Good practices that have successfully worked in the past to maintain good progress review discipline includes:
- Make the business sponsors aware of the issues and discuss with them the importance of the disciplines and how to approach these issues
- Ensure the sponsors lead from the front in these reviews and actively coach them when needed (to the point that they can then coach their teams as well)
- Consider having the sponsor’s manager also attend the progress review on occasion and provide additional coaching
- Use small process checks to ensure poor discipline is visually noticeable e.g., include an attendance trackers (‘name and shame’ approach) – red/green to denote if someone attended or not. Tracking by week is quite effective to visibly show who are the repeat offenders. And, as a quick aside, attendance means that the person was there at the start (or within 2 minutes of start time)
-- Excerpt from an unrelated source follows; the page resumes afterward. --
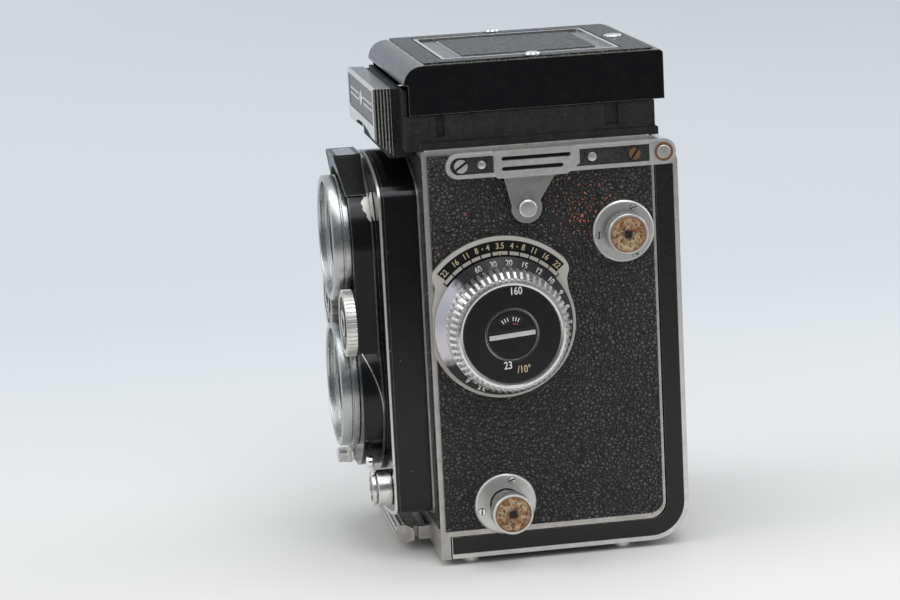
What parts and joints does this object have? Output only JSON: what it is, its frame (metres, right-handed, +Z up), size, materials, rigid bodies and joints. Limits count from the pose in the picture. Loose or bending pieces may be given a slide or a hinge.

- Use process confirmations on the efficiency and effectiveness of progress reviews. This requires someone to independently manually review the meeting in real time and then give feedback on both the efficiency and effectiveness of the meeting; this is a great way of providing coaching to all the attendees in the progress reviews (e.g., what worked well, what didn’t and tips for improvement) – this could be someone from the Improvement team or the Sponsor’s manager
These are all tried and tested – pick some or all of them as needed 😊.
Conclusion
In summary, to have always-on change capability in your organization so that you are able to manage and implement both major Transformations and Continuous Improvement programs, then you need good change process disciplines – requiring both you and the organization’s leaders to understand what good looks like and coach people towards those standards on an on-going basis.
Hopefully, as a Chief Transformation Office, Head of Improvement or Business Excellence or even just leading Business Improvement in your organization, you’ll both recognize when some of these failure modes are occurring and also know how to overcome them.